§ **Set exercise**:
Note each line where "picture" appears, and copy it.

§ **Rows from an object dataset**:
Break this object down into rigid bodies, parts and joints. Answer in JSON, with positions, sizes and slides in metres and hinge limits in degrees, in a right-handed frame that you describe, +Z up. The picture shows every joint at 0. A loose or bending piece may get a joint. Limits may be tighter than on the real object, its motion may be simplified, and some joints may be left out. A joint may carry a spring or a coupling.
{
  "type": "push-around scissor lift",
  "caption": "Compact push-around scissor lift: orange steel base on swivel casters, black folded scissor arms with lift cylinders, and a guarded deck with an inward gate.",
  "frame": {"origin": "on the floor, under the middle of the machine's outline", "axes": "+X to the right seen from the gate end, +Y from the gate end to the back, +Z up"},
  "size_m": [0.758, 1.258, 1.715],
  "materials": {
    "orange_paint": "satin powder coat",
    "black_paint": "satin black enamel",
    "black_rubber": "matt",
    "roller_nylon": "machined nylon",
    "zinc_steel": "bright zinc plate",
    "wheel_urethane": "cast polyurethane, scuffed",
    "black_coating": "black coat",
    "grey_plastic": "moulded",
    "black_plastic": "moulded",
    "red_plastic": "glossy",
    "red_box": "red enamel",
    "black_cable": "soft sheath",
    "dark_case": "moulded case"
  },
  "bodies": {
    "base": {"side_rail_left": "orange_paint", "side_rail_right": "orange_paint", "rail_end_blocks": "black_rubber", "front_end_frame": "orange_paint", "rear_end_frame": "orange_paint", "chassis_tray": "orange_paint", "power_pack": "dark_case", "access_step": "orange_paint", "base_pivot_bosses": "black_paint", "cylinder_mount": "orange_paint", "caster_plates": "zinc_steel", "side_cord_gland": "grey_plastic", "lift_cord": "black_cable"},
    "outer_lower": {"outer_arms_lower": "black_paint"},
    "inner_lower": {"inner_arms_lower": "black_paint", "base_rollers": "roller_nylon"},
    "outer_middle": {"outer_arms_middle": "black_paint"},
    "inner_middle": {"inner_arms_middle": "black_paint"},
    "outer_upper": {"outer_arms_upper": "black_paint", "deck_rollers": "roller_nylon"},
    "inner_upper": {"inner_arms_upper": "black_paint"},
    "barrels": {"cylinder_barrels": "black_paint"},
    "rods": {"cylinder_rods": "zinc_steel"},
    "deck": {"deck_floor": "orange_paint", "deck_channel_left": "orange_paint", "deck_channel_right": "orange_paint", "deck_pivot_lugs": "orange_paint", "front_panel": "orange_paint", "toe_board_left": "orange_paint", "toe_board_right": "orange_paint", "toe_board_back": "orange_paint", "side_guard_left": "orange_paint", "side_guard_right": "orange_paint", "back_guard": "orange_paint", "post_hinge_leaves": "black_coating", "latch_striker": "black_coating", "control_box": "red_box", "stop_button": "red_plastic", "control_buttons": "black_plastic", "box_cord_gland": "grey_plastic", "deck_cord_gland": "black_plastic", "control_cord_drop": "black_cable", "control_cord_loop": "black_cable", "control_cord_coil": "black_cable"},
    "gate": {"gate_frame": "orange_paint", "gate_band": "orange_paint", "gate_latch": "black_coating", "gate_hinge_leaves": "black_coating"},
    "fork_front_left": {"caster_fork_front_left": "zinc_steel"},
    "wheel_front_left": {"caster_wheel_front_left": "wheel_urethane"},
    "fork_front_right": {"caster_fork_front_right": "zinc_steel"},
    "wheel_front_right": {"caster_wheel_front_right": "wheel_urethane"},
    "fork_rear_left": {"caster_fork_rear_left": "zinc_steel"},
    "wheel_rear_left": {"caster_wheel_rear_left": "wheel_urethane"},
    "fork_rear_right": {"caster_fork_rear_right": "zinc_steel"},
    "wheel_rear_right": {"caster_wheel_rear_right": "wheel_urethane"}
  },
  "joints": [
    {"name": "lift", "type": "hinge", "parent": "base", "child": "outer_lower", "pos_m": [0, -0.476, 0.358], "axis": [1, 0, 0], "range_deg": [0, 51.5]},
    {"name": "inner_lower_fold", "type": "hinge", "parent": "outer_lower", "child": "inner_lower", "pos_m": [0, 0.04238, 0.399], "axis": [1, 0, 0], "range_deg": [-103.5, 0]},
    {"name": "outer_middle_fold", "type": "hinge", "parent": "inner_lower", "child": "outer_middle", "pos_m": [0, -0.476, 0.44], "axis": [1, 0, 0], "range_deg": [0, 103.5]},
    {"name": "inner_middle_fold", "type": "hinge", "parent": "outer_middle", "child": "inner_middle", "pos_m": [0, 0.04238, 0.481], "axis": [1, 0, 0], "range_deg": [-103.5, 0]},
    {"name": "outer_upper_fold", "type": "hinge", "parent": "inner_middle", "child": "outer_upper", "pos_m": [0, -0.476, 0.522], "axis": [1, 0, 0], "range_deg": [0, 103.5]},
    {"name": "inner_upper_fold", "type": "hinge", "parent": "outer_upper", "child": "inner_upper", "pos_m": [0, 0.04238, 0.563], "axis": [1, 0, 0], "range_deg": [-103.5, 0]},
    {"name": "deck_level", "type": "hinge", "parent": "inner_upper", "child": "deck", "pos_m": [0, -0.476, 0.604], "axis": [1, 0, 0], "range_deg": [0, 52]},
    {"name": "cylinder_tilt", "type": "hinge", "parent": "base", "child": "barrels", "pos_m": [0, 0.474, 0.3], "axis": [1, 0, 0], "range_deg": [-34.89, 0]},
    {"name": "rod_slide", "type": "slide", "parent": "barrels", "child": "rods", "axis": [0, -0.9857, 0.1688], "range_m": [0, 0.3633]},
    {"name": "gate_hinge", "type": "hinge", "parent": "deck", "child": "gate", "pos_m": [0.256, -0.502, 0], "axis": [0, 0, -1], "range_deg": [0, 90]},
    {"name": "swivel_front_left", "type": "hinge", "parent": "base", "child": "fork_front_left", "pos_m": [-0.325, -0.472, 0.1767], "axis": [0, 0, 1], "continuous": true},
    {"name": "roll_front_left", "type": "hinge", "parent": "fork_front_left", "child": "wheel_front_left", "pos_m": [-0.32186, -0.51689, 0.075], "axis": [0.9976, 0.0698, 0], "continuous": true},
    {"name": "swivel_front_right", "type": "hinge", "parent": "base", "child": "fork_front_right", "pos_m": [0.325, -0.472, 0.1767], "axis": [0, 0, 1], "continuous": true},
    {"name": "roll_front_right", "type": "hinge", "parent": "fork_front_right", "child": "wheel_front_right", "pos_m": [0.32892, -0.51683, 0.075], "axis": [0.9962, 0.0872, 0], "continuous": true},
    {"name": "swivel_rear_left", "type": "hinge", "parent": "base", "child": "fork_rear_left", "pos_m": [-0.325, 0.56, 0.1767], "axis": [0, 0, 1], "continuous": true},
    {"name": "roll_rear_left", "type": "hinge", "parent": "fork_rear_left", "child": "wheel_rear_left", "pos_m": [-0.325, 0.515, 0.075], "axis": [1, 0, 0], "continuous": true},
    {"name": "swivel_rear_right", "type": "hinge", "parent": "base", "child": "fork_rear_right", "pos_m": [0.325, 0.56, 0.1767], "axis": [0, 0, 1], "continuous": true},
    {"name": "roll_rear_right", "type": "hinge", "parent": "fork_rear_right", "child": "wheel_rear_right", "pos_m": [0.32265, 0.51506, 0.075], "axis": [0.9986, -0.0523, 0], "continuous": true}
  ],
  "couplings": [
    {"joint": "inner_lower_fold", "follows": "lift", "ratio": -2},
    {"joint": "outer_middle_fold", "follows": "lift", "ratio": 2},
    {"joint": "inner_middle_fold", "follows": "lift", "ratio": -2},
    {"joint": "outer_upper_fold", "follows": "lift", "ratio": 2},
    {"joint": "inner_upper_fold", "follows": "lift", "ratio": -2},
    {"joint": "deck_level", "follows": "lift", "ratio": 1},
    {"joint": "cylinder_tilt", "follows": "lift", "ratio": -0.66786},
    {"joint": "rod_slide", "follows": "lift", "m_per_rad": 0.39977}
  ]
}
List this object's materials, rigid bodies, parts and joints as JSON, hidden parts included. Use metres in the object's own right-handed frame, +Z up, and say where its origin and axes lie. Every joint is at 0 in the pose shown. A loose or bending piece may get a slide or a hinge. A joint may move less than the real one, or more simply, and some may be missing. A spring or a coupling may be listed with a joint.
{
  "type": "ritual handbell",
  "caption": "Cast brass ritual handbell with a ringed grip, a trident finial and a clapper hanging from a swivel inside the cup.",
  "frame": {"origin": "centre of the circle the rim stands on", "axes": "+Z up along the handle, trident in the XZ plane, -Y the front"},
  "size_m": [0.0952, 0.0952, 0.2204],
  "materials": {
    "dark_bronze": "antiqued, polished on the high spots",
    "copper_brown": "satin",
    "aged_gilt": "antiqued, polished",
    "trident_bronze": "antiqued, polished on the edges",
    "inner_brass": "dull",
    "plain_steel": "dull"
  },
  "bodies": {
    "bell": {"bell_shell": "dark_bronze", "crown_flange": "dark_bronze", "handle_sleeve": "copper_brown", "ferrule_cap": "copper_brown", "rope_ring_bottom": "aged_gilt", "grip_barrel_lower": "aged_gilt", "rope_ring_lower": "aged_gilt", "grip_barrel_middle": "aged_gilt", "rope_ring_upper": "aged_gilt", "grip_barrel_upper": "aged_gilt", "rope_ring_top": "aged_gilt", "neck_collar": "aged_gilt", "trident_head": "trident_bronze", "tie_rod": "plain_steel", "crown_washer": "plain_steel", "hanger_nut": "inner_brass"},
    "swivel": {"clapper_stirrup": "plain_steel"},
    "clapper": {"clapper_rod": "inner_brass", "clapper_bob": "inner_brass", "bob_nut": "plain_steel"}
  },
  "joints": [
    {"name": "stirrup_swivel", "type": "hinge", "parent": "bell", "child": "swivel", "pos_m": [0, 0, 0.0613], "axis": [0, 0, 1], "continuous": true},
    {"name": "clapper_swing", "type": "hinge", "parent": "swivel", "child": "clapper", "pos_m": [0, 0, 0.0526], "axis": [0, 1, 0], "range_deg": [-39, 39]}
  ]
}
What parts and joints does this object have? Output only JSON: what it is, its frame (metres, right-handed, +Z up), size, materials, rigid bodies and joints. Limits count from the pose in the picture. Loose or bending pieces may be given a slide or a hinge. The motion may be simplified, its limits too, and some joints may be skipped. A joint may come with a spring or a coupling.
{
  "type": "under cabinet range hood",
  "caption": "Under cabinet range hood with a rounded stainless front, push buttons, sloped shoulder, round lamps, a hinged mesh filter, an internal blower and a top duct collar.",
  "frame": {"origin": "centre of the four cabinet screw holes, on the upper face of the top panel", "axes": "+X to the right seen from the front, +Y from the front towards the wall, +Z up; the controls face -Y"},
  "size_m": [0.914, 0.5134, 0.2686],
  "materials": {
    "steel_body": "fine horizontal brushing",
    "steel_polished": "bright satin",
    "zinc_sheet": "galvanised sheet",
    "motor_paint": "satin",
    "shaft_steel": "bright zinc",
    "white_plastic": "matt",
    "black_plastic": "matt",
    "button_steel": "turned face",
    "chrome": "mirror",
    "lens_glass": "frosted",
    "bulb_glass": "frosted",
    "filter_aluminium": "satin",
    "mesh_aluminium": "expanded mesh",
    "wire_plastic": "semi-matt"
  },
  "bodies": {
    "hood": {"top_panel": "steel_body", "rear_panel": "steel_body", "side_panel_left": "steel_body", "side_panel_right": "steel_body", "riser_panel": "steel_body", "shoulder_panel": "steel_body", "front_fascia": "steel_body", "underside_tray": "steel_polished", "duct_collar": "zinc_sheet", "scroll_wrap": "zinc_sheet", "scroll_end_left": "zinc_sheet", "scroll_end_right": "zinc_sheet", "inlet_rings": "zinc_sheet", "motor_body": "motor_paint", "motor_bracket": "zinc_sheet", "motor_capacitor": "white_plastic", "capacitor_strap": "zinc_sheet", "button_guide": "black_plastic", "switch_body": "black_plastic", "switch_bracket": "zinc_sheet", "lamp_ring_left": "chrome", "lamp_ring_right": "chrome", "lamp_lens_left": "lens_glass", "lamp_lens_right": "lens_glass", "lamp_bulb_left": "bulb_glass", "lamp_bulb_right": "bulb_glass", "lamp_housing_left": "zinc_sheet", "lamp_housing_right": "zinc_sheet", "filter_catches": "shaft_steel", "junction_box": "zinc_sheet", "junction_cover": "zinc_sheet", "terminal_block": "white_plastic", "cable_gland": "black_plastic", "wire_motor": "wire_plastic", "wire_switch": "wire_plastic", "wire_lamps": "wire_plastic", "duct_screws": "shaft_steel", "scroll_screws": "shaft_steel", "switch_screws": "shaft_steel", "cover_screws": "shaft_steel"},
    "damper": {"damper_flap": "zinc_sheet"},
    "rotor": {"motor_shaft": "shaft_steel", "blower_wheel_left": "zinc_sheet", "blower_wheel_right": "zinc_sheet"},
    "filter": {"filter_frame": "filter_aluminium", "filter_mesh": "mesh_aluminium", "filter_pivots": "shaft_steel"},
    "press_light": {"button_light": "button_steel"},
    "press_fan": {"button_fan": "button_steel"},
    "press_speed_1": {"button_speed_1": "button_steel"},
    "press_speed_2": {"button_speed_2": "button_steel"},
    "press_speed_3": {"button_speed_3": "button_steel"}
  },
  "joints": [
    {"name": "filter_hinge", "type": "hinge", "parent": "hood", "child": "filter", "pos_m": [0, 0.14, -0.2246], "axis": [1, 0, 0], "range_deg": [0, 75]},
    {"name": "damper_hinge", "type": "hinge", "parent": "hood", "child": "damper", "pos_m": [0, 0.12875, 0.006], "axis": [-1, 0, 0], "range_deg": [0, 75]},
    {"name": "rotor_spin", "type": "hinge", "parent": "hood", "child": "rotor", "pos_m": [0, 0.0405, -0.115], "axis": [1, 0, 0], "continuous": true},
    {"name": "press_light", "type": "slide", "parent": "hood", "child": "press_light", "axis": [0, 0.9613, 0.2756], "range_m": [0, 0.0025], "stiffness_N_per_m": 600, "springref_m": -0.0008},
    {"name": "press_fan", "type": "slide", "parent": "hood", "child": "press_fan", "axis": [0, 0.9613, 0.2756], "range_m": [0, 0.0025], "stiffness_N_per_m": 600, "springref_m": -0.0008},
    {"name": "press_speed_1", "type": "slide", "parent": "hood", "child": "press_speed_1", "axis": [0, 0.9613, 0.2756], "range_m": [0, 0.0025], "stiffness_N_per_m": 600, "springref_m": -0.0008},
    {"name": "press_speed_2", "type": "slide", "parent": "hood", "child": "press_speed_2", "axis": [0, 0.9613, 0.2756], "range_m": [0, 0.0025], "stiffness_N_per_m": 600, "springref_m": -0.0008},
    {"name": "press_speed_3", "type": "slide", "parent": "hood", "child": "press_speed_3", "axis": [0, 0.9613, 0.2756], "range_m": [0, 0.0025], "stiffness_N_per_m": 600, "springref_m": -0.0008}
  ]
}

§ **Reply**:
Break this object down into rigid bodies, parts and joints. Answer in JSON, with positions, sizes and slides in metres and hinge limits in degrees, in a right-handed frame that you describe, +Z up. The picture shows every joint at 0. A loose or bending piece may get a joint. Limits may be tighter than on the real object, its motion may be simplified, and some joints may be left out. A joint may carry a spring or a coupling.
What parts and joints does this object have? Output only JSON: what it is, its frame (metres, right-handed, +Z up), size, materials, rigid bodies and joints. Limits count from the pose in the picture. Loose or bending pieces may be given a slide or a hinge. The motion may be simplified, its limits too, and some joints may be skipped. A joint may come with a spring or a coupling.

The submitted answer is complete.